Capitol Update Series:
Developing high-speed internet connections in rural communities can expand business and economic opportunities, which is one reason Oregon Representative Lynn Findley authored House Bill 2455.
The measure would define development and expansion of broadband Internet as economic development for purposes of the Eastern Oregon Border Economic Development Board. In 2017, the Legislature established the seven-member board, appointed by the governor, and appropriated $5 million from the general fund to the Oregon Business Development Department for the use of loans and grants.
The Eastern Oregon Border Economic Development Board awards grants and loans for investment in economic development, workforce enhancement, education, land use, and locating industrial sites and providing infrastructure to them. The board focuses on an area defined as within 20 miles of the Oregon border with Idaho and includes the cities of Ontario, Vale, Nyssa, Willowcreek, and Brogan.
In late 2018, when Gov. Kate Brown announced creation of the Oregon Broadband Office with a $1.1 million budget for the 2019-21 fiscal cycle, two of Oregon counties—Wheeler and Wallowa in the northeast corner of the state—had no access to high-speed Internet.
“The digital divide is very real in Eastern Oregon,” Findley said at the time. His measure would have helped bridge that divide.
Opposition to this concept comes from the idea that rural broadband should be done by raising new taxes on cell taxes statewide instead of using existing general fund revenue. Others have pointed to using federal grants to build rural broadband infrastructure.

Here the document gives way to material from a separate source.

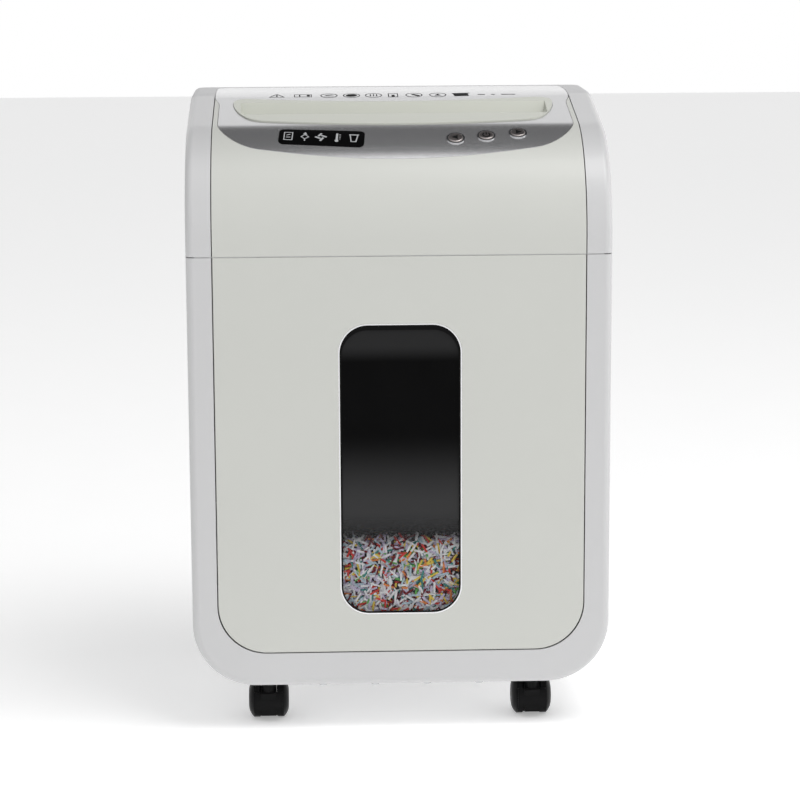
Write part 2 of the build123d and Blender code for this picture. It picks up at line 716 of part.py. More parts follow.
finger_x = DISC_T + (DISC_PITCH - DISC_T) / 2
with BuildPart() as stripper_combs:
    add(stripper(FRONT_CUTTER_Y - 20, FRONT_CUTTER_Y - HUB_R - 0.6, -110.0 + finger_x).part)
    add(stripper(REAR_CUTTER_Y + 20, REAR_CUTTER_Y + HUB_R + 0.6, -106.0 + finger_x).part)
finish(stripper_combs, "stripper_combs")


# ---------------------------------------------------------------- gears
def gear(teeth, module, phase, centre, x, width, bore):
    """Spur gear with tapered teeth; phase is the angle of one tooth's centre."""
    pitch_r = teeth * module / 2
    half_pitch_angle = 90.0 / teeth
    steps = [
        (pitch_r - 1.25 * module, -1.25 * half_pitch_angle),
        (pitch_r, -0.84 * half_pitch_angle),
        (pitch_r + 0.85 * module, -0.36 * half_pitch_angle),
        (pitch_r + 0.85 * module, 0.36 * half_pitch_angle),
        (pitch_r, 0.84 * half_pitch_angle),
        (pitch_r - 1.25 * module, 1.25 * half_pitch_angle),
    ]
    points = []
    for tooth in range(teeth):
        for radius, angle in steps:
            turn = math.radians(phase + 360.0 * tooth / teeth + angle)
            points.append((centre[0] + radius * math.cos(turn), centre[1] + radius * math.sin(turn)))
    with BuildSketch(Plane.YZ.offset(x)) as outline:
        Polygon(*points, align=None)
        with Locations(centre):
            Circle(bore, mode=Mode.SUBTRACT)
    return extrude(outline.sketch, amount=width)


def mate_phase(phase, teeth, other_teeth, start, end):
    """Phase of the gear at end so that its gap takes the tooth of the gear at start."""
    bearing = math.degrees(math.atan2(end[1] - start[1], end[0] - start[0]))
    return bearing + 180 + 180.0 / other_teeth - (phase - bearing) * teeth / other_teeth


front_yz = (FRONT_CUTTER_Y, CUTTER_Z)
rear_yz = (REAR_CUTTER_Y, CUTTER_Z)
front_mesh_phase = mate_phase(0, MESH_TEETH, MESH_TEETH, rear_yz, front_yz)
idler_small_phase = mate_phase(0, DRIVE_TEETH, IDLER_SMALL_TEETH, rear_yz, IDLER_YZ)
pinion_phase = mate_phase(0, IDLER_LARGE_TEETH, PINION_TEETH, IDLER_YZ, MOTOR_YZ)

with BuildPart() as rear_mesh_gear:
    add(gear(MESH_TEETH, MESH_MODULE, 0, rear_yz, 117.5, 7, SHAFT_R))
finish(rear_mesh_gear, "rear_mesh_gear")

with BuildPart() as front_mesh_gear:
    add(gear(MESH_TEETH, MESH_MODULE, front_mesh_phase, front_yz, 117.5, 7, SHAFT_R))
finish(front_mesh_gear, "front_mesh_gear")

with BuildPart() as drive_gear:
    add(gear(DRIVE_TEETH, DRIVE_MODULE, 0, rear_yz, 126, 8, SHAFT_R))
finish(drive_gear, "drive_gear")

with BuildPart() as idler_gear:
    add(gear(IDLER_SMALL_TEETH, DRIVE_MODULE, idler_small_phase, IDLER_YZ, 126, 10, 4))
    add(gear(IDLER_LARGE_TEETH, PINION_MODULE, 0, IDLER_YZ, 136, 6, 4))
finish(idler_gear, "idler_gear")

with BuildPart() as idler_shaft:
    with BuildSketch(Plane.YZ.offset(PLATE_X)):
        with Locations(IDLER_YZ):
            Circle(4)
    extrude(amount=33.5)
finish(idler_shaft, "idler_shaft")

with BuildPart() as motor_pinion:
    add(gear(PINION_TEETH, PINION_MODULE, pinion_phase, MOTOR_YZ, 136, 7, 4))
finish(motor_pinion, "motor_pinion")

with BuildPart() as gear_plate:
    with Locations((144.5, -8, frame_top)):
        Box(PLATE_T, 106, 78, align=(Align.MIN, Align.MIN, Align.MIN))
    with BuildSketch(Plane.YZ.offset(144)):
        with Locations(rear_yz):
            Circle(SHAFT_R + RUNNING)
        with Locations(IDLER_YZ):
            Circle(4 + RUNNING)
    extrude(amount=5, mode=Mode.SUBTRACT)
finish(gear_plate, "gear_plate")

with BuildPart() as gear_posts:
    with BuildSketch(Plane.YZ.offset(PLATE_X + PLATE_T)):
        with Locations((-3, 408), (-3, 470), (94, 408), (94, 466)):
            Circle(3.5)
    extrude(amount=144.5 - PLATE_X - PLATE_T)
finish(gear_posts, "gear_posts")

# ---------------------------------------------------------------- motor and electronics
CAN_FROM, CAN_TO = 30.0, PLATE_X
with BuildPart() as motor_can:
    with BuildSketch(Plane.YZ.offset(CAN_FROM)):
        with Locations(MOTOR_YZ):
            Circle(MOTOR_R)
    extrude(amount=CAN_TO - CAN_FROM)
    with BuildSketch(Plane.YZ.offset(CAN_FROM + 3)):
        with Locations(MOTOR_YZ):
            Circle(MOTOR_R - 3)
    extrude(amount=CAN_TO - CAN_FROM - 6, mode=Mode.SUBTRACT)
    with BuildSketch(Plane.YZ.offset(CAN_FROM - 1)):
        with Locations(MOTOR_YZ):
            Circle(4 + RUNNING)
    extrude(amount=CAN_TO - CAN_FROM + 2, mode=Mode.SUBTRACT)
finish(motor_can, "motor_can")

with BuildPart() as motor_shaft:
    with BuildSketch(Plane.YZ.offset(CAN_FROM - 2)):
        with Locations(MOTOR_YZ):
            Circle(4)
    extrude(amount=143.5 - CAN_FROM + 2)
finish(motor_shaft, "motor_shaft")

with BuildPart() as motor_armature:
    with BuildSketch(Plane.YZ.offset(CAN_FROM + 14)):
        with Locations(MOTOR_YZ):
            Circle(19)
            with PolarLocations(19, 12):
                Rectangle(8, 2, mode=Mode.SUBTRACT)
            Circle(4, mode=Mode.SUBTRACT)
    extrude(amount=54)
finish(motor_armature, "motor_armature")

with BuildPart() as motor_cradle:
    with Locations((72, MOTOR_YZ[0], frame_top)):
        Box(56, 44, 16, align=(Align.CENTER, Align.CENTER, Align.MIN))
    with BuildSketch(Plane.YZ.offset(CAN_FROM)):
        with Locations(MOTOR_YZ):
            Circle(MOTOR_R)
    extrude(amount=CAN_TO - CAN_FROM, mode=Mode.SUBTRACT)
finish(motor_cradle, "motor_cradle")

with BuildPart() as control_board:
    with Locations((-62, 70, frame_top)):
        Box(96, 1.6, 66, align=(Align.CENTER, Align.MIN, Align.MIN))
    with Locations((-88, 71.6, frame_top + 8)):
        Box(30, 22, 26, align=(Align.CENTER, Align.MIN, Align.MIN))
    with Locations((-50, 71.6, frame_top + 10)):
        Box(19, 15, 16, align=(Align.CENTER, Align.MIN, Align.MIN))
    with BuildSketch(front_plane(71.6)):
        with Locations((50, frame_top + 48), (28, frame_top + 20)):
            Circle(6)
    extrude(amount=20)
finish(control_board, "control_board")

with BuildPart() as indicator_board:
    with BuildSketch(brow_plane(4, -76.8).offset(-9.6)):
        Rectangle(216, 26)
    extrude(amount=1.6)
    for spot in BUTTONS.values():
        with BuildSketch(brow_plane(*spot).offset(-9.0)):
            Rectangle(6, 6)
        extrude(amount=1.5)
finish(indicator_board, "indicator_board")

with BuildPart() as paper_sensor:
    for y in (SLIT_Y - SLIT_W / 2 - 5.5, SLIT_Y + SLIT_W / 2 + 5.5):
        with Locations((0, y, 475.5)):
            Box(12, 6, 7)
finish(paper_sensor, "paper_sensor")

# ---------------------------------------------------------------- casters
with BuildPart() as caster_stems:
    with BuildSketch(Plane.XY.offset(33.4)):
        with Locations(*caster_spots):
            Circle(4)
    extrude(amount=56 - 33.4)
    with BuildSketch(Plane.XY.offset(14)):
        with Locations(*caster_spots):
            Circle(3.5)
    extrude(amount=33.4 - 14)
finish(caster_stems, "caster_stems")


def caster(row, side, stem_y):
    """One twin-wheel caster behind its stem: hood, and a pair of wheels pressed on an axle."""
    x, axle_y = side * CASTER_X, stem_y + CASTER_TRAIL
    name = f"{row}_{'left' if side < 0 else 'right'}_caster"
    centre = (axle_y, WHEEL_R)
    with BuildPart() as hood:
        with BuildSketch(Plane.YZ.offset(x)):
            with Locations(centre):
                Circle(WHEEL_R - 0.2)
        extrude(amount=WEB_HALF_X, both=True)
        with BuildSketch(Plane.YZ.offset(x)) as fender:
            with Locations(centre):
                Circle(WHEEL_R + 2.3)
                Circle(WHEEL_R + 0.5, mode=Mode.SUBTRACT)
            with Locations((axle_y - 16.5, WHEEL_R - 1)):
                Rectangle(16, 20, mode=Mode.INTERSECT)
        extrude(amount=11.8, both=True)
        with Locations((x, axle_y - 15.5, 5.5)):
            Box(2 * WEB_HALF_X, 5, 19, align=(Align.CENTER, Align.CENTER, Align.MIN))
        with Locations((x, stem_y, 8)):
            Cylinder(5.2, 25, align=(Align.CENTER, Align.CENTER, Align.MIN))
        with Locations((x, axle_y, 0)):
            Box(60, 60, 2 * 4.3, mode=Mode.SUBTRACT)
        with Locations((x, stem_y, 13.5)):
            Cylinder(3.5 + RUNNING, 30, align=(Align.CENTER, Align.CENTER, Align.MIN), mode=Mode.SUBTRACT)
        with BuildSketch(Plane.YZ.offset(x)):
            with Locations(centre):
                Circle(AXLE_R + RUNNING)
        extrude(amount=20, both=True, mode=Mode.SUBTRACT)
    finish(hood, f"{name}_hood")
    with BuildPart() as wheels:
        for way in (-1, 1):
            with BuildSketch(Plane.XY):
                with BuildLine():
                    tread = Polyline(
                        (way * WHEEL_IN_X, AXLE_R),
                        (way * WHEEL_IN_X, WHEEL_R - 0.8),
                        (way * (WHEEL_IN_X + 0.8), WHEEL_R),
                        (way * 12.4, WHEEL_R),
                    )
                    dome = ThreePointArc(tread @ 1, (way * 15.6, 11.6), (way * WHEEL_OUT_X, 5.0))
                    Polyline(dome @ 1, (way * WHEEL_OUT_X, AXLE_R), (way * WHEEL_IN_X, AXLE_R))
                make_face()
            revolve(axis=Axis.X)
    with BuildPart() as axle:
        with BuildSketch(Plane.YZ):
            Circle(AXLE_R)
        extrude(amount=WHEEL_OUT_X - 1.5, both=True)
    spot = Location((x, axle_y, WHEEL_R))
    wheel_set = Compound([solid.moved(spot) for solid in wheels.part.solids() + axle.part.solids()])
    wheel_set.label = f"{name}_wheels"
    export_step(wheel_set, f"parts/{name}_wheels.step")


for row, stem_y in STEM_YS.items():
    for side in (-1, 1):
        caster(row, side, stem_y)
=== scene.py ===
"""Looks of a cross-cut paper shredder with a pull-out bin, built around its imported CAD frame."""

import logging
import math
import random
from dataclasses import dataclass, field
from enum import Enum
from typing import Callable, Iterable, Optional, Sequence

import bpy
from mathutils import Euler, Matrix, Vector


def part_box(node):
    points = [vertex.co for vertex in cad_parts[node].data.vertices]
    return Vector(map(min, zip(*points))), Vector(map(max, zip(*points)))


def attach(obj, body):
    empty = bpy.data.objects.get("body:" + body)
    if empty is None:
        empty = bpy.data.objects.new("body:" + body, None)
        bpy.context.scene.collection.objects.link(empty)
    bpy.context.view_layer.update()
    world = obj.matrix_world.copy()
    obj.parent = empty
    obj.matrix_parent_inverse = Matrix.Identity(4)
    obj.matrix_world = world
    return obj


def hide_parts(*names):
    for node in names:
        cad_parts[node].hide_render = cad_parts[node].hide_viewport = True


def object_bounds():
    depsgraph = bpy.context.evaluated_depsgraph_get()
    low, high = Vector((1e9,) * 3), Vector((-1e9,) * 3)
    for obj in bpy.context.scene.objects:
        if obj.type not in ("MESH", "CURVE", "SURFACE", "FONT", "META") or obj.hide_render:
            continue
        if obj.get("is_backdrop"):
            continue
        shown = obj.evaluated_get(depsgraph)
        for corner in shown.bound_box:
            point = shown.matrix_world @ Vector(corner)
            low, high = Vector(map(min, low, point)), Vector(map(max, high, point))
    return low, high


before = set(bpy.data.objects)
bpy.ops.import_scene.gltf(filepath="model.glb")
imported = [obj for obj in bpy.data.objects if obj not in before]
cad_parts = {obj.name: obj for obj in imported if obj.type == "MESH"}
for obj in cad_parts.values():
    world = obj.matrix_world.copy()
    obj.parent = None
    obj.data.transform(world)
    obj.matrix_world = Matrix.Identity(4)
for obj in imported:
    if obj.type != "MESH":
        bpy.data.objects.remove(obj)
CAD_LOW, CAD_HIGH = (Vector(corner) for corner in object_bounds())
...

HB 2455 and the alternative ideas remained unpassed when the Legislature adjourned June 30. One of the broadband ideas that did advance in the 2019 Legislature was HB 2173-A which created the Oregon Broadband Office within the Oregon Business Development Department. It also repealed the sunset on the Oregon Broadband Advisory Council and helped codify the Broadband Office created by the Governor last year. The idea behind HB 2455 is further the discussion, ideas and awareness of Oregon broadband needs.